L’intervento del Governo, oltre ad abolire il beauty contest elaborato dal precedente governo Berlusconi, ha l’obiettivo di efficientare e valorizzare economicamente l’uso dello spettro radio italiano attraverso tre linee guida: un’asta economica competitiva riservata agli operatori di rete, assicurando la separazione verticale tra fornitori di contenuti e operatori di rete; l’introduzione dello standard trasmissivo Dvb T2 e la codifica Mpeg 4; ed infine ridefinendo i contributi economici per l’utilizzo delle frequenze da parte degli stessi operatori di rete.
Il combinato disposto di questi tre elementi, a cui l’Agcom dovrà dare attuazione adottando i regolamenti e le necessarie procedure, può segnare un cambio di paradigma per il mondo televisivo italiano.
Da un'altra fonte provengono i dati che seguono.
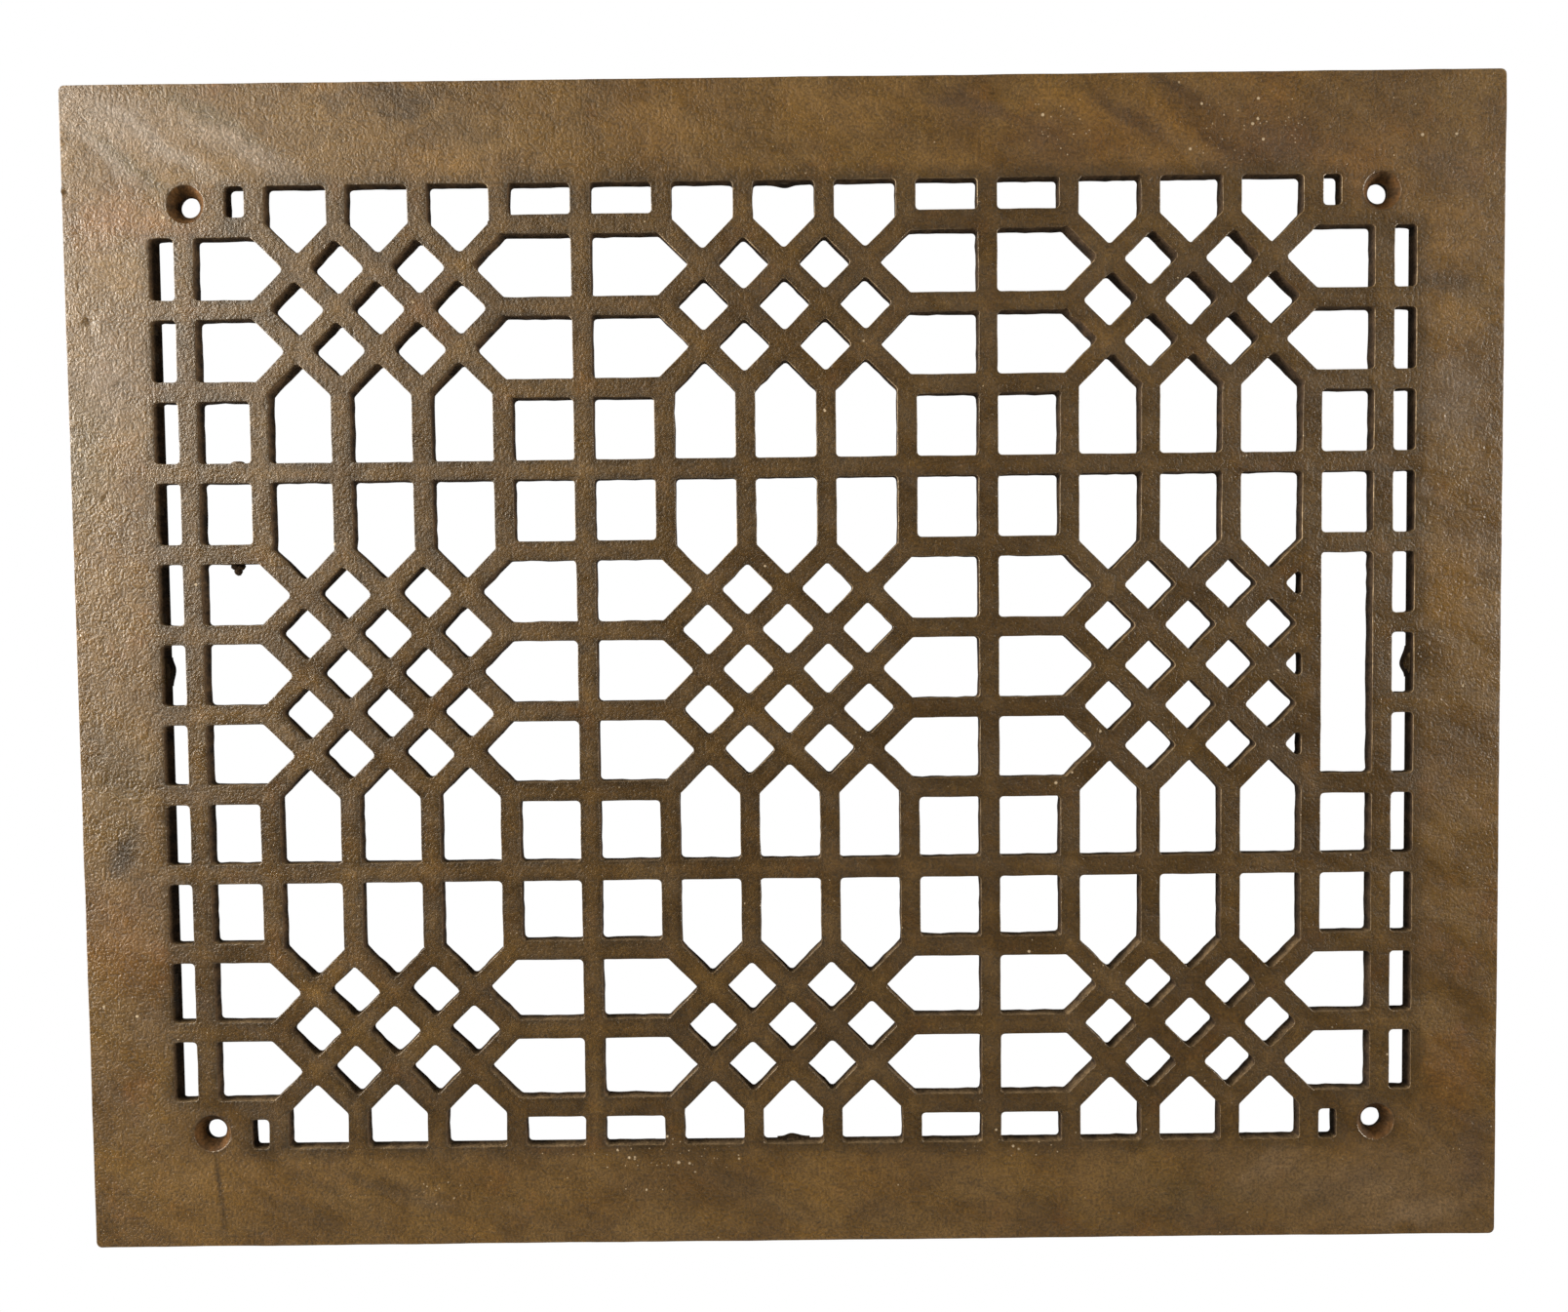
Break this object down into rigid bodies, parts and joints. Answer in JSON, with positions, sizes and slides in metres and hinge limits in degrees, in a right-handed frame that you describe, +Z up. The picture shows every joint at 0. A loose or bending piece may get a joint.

Non sarà un percorso facile ma la strada indicata può portare a delle novità difficilmente immaginabili finora. Per la prima volta si assisterà ad una asta economica per frequenze ad uso televisivo riservata ad operatori di rete “puri” che in Italia, oggi, non esistono. Il modello italiano , a differenza di altri paesi europei, è fatto di gruppi verticalmente integrati che producono contenuti e gestiscono le reti di trasmissione.


Seguire questa strada può significare o aprire le porte ai grandi operatori di rete stranieri, EDF, Abertis o Arqiva, oppure realizzare ciò che fu solo timidamente tentato nel secondo Governo Prodi, ovvero, la nascita di un operatore di rete unico nazionale. La scelta tutta italiana, adottata nel 2008 con l’inizio del passaggio alla televisione digitale terrestre, di trasformare tutte le emittenti televisive, nazionali e locali, in operatori di rete, oggi mostra tutte le sue debolezze.
Troppa capacità trasmissiva ad uso televisivo, con la maggioranza dei mux vuoti e con pochi operatori che riescono ad affittare banda e che, molto spesso, difficilmente riescono a farsi onorare i pagamenti dai fornitori di contenuti. Inoltre un’asta “ a tempo” che già prevede, a breve, la prossima destinazione delle frequenze per usi non televisivi, per soddisfare la “fame” di banda degli operatori telefonici per i servizi a larga banda mobile.


Solo un operatore di rete “puro”, che non fa distinzione tra uso televisivo e non della banda, potrebbe affrontare un’asta così “atipica”. Ma se è ormai evidente che la coperta frequenziale a disposizione delle tv sarà sempre più corta, l’introduzione del nuovo standard trasmissivo T2 offre , insieme alla codifica di sorgente Mpeg4 ed alla sua evoluzione l’HEVC che arriverà non prima del 2013, una eccezionale capacità moltiplicatrice nell’utilizzo dei Mux. Potendo così soddisfare l’esigenza delle Tv di offrire contenuti in alta definizione e 3D, che richiedono un utilizzo doppio e triplo rispetto agli attuali canali in standard definition.


La data prevista del 2015 per l’introduzione obbligatoria del T2 nei decoder e televisori , tenendo conto del ricambio fisiologico di circa 4 milioni di televisori venduti in media ogni anno in Italia, lascia presagire un nuovo Switch off della televisione digitale terrestre italiana per la fine del decennio. Infine, la ridefinizione dei contributi economici pagati dagli operatori di rete per l’utilizzo delle frequenze televisive a partire dal gennaio 2013. Non è fantapolitica immaginare come questa leva possa essere utilizzata per ridefinire il sovraffollato mondo dell’emittenza televisiva locale, con la sua pletora di oltre 600 emittenti che oggi pagano poche migliaia di euro per l’utilizzo delle frequenze. In un settore dove sono meno di cento le tv locali che superano la soglia di un milione di euro di fatturato annuo. Ecco perché, dopo che nei prossimi giorni la nebbia della polemica politica inizierà a diradarsi, potremmo iniziare a vedere il disegno riformatore che il Governo dei Tecnici ha intrapreso anche nei confronti del moloch televisivo italiano.